The al Qaeda-linked militants were driven out of Mogadishu almost two years ago by African peacekeepers and government troops. Wednesday's attack, which killed 22 people including four foreigners, highlighted the fragility of security gains and the insurgents' ability to strike at government-controlled areas.

"Our aim is to expel the disbelievers from Muslim lands," Sheikh Abdiasis Abu Musab, al Shabaab's spokesman for military operations, told Reuters.

"Until that goal is achieved, the disbelievers will never find a safe haven in Mogadishu or in any other Muslim land. Not today, not tomorrow, not as long as a single Muslim is alive."

The loss of urban territory and revenue streams in the last two years has weakened al Shabaab as a conventional fighting force, leading it to resort to a guerrilla-style insurgency.

Western powers, which have long worried that Somalia could provide a launchpad for militant Islam in east Africa and beyond, fear it could slide back into chaos if local forces cannot cement gains.

"NEED TO RE-FOCUS"

A Somalia analyst said the government had been distracted by its bid to extend its influence beyond Mogadishu, in particular a row over who controls the strategic southern port of Kismayu, and had not focused enough on keeping its heartland secure.

"They've taken their eye off the ball," Abdirashid Hashi of the Mogadishu-based Heritage Institute for Policy Studies told Reuters. "They need to re-focus on security in Mogadishu."

The militants on Wednesday detonated a car bomb outside the main United Nations compound in Mogadishu before several gunmen breached the perimeter wall. They shot dead four foreigners including one U.N. employee and three contractors.

Somali guards pinned the assailants back with volleys of sustained gunfire, preventing the attackers from penetrating deeper into the U.N. premises where some staff sought refuge in a safe zone and others hid in their offices.

African Union peacekeepers and government soldiers joined a fierce gunbattle that lasted about 90 minutes before the militant fighters were killed. Somalia's government said some exploded suicide vests.

The U.N.'s international staff spent the night at the airport, which is ringed by blast walls and watchtowers and serves as the peacekeepers' main base.

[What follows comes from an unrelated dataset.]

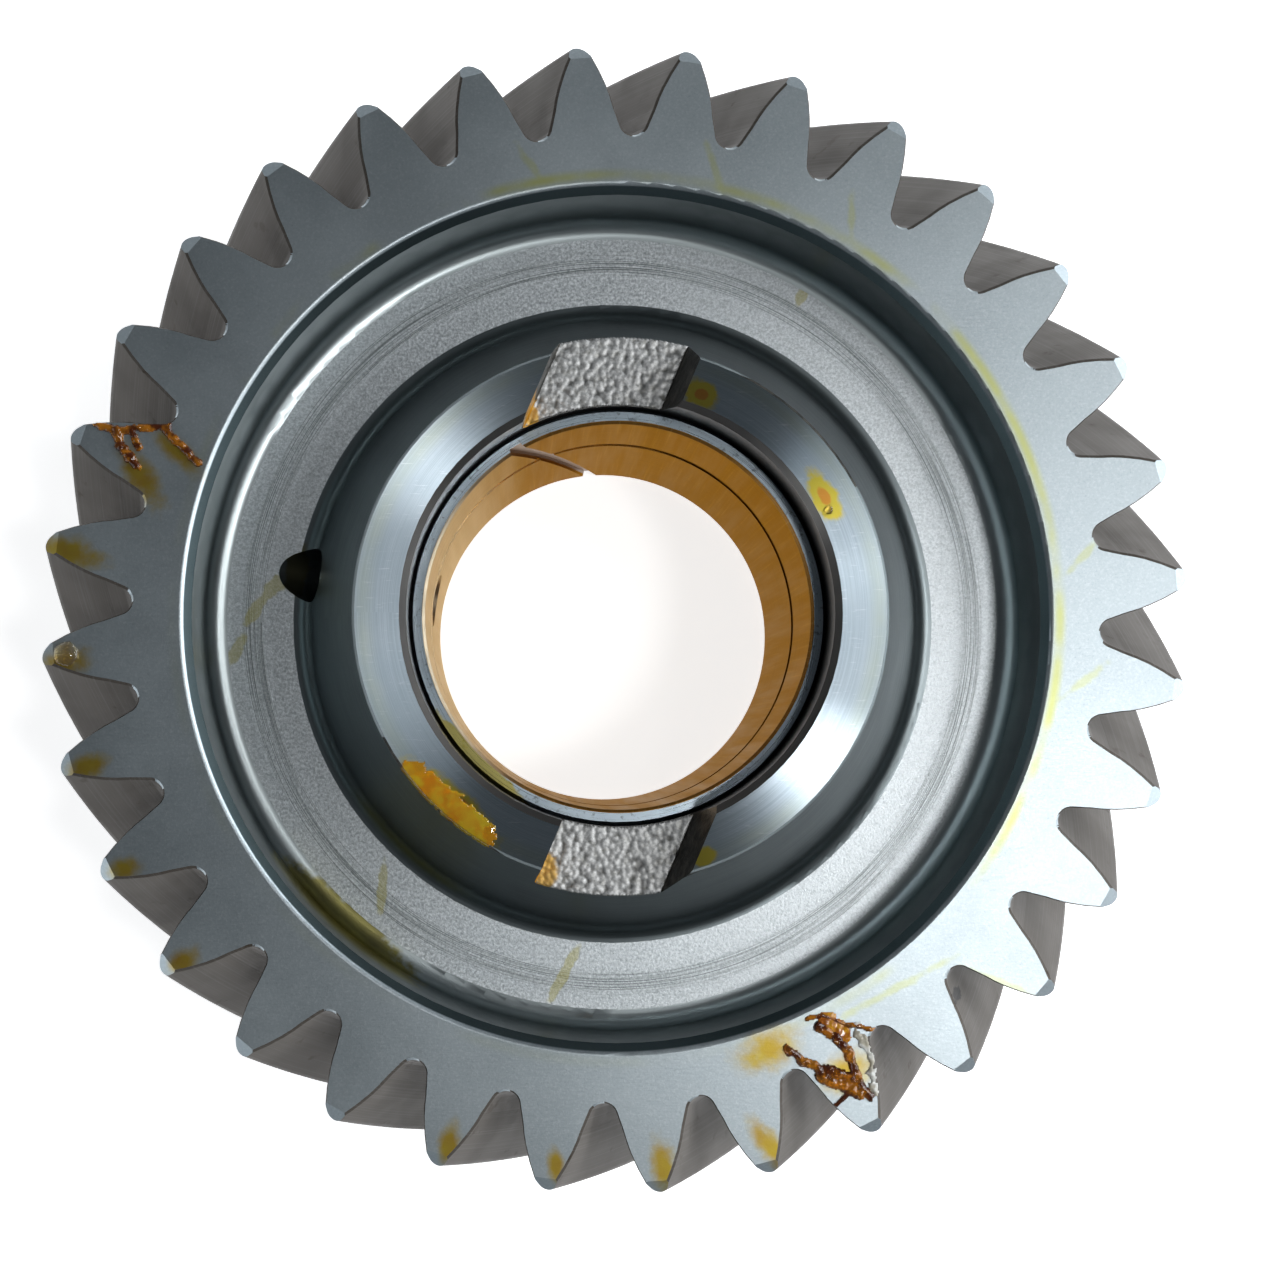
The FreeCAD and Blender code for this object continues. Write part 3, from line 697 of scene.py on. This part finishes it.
def make_light():
    middle = (0, 0, RIM_FRONT)
    area_light("key", (0.373, -0.155, 1.2), middle, 0.14, 2.7)
    area_light("second_key", (0.363, 0.181, 1.2), middle, 0.12, 0.45)
    area_light("window", (0.84, 0.05, 1.0), middle, 0.45, 3.5, size_y=0.30)
    area_light("right", (1.42, 0.30, 0.78), middle, 1.8, 28, (0.92, 0.96, 1.0), size_y=0.6)
    area_light("left", (-1.5, -0.9, 0.7), middle, 0.9, 4, (0.90, 0.95, 1.0))
    world = bpy.data.worlds.new("soft_room")
    bpy.context.scene.world = world
    world.use_nodes = True
    nodes = world.node_tree.nodes
    links = world.node_tree.links
    background = nodes["Background"]
    background.inputs["Color"].default_value = (0.86, 0.93, 1.0, 1)
    # The room is bright along its walls and dim overhead, where the flat faces mirror it
    direction = nodes.new("ShaderNodeSeparateXYZ")
    links.new(nodes.new("ShaderNodeTexCoord").outputs["Generated"], direction.inputs[0])
    height = nodes.new("ShaderNodeMapRange")
    links.new(direction.outputs["Z"], height.inputs["Value"])
    height.inputs["From Min"].default_value = 0.15
    height.inputs["From Max"].default_value = 0.60
    height.inputs["To Min"].default_value = 0.45
    height.inputs["To Max"].default_value = 0.07
    links.new(height.outputs[0], background.inputs["Strength"])


def make_camera():
    """Over the gear, 371 mm up, looking almost straight down, with +X to the right and +Y up."""
    data = bpy.data.cameras.new("camera")
    camera = bpy.data.objects.new("camera", data)
    bpy.context.scene.collection.objects.link(camera)
    data.lens = 56.3
    data.sensor_width = 36
    data.shift_x = 0.0586
    data.shift_y = 0.047
    place = Vector((-15.1, -19.8, 371.0)) * MM
    back = Vector((-6.8, -6.8, 310.0)).normalized()
    right = Vector((0, 1, 0)).cross(back).normalized()
    turn = Matrix((right, back.cross(right), back)).transposed()
    camera.location = place
    camera.rotation_euler = turn.to_euler()
    data.clip_start = 0.01
    data.clip_end = 20
    bpy.context.scene.camera = camera


# ---- the whole scene ---------------------------------------------------------------------------

dress_gear()
forged = forged_steel()
rough_floor("slot_floor_upper", 1, forged)
rough_floor("slot_floor_lower", -1, forged)
make_dried_oil()
dress("bush_backing", bush_steel())
dress("bush_lining", bush_bronze())
make_floor()
make_light()
make_camera()
bpy.context.scene.view_settings.view_transform = "Standard"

The United States condemned the attack, which it said highlighted "the repugnant terrorist tactics al Shabaab continues to use to stand in the way of efforts to ease the suffering of Somali people."

At his election in September, Somali President Hassan Sheikh Mohamud said security was "priority number one, two and three." The security forces need rebuilding, but the cash-strapped government faces a struggle to pay and arm recruits, tackle corruption and prevent rebels infiltrating their ranks.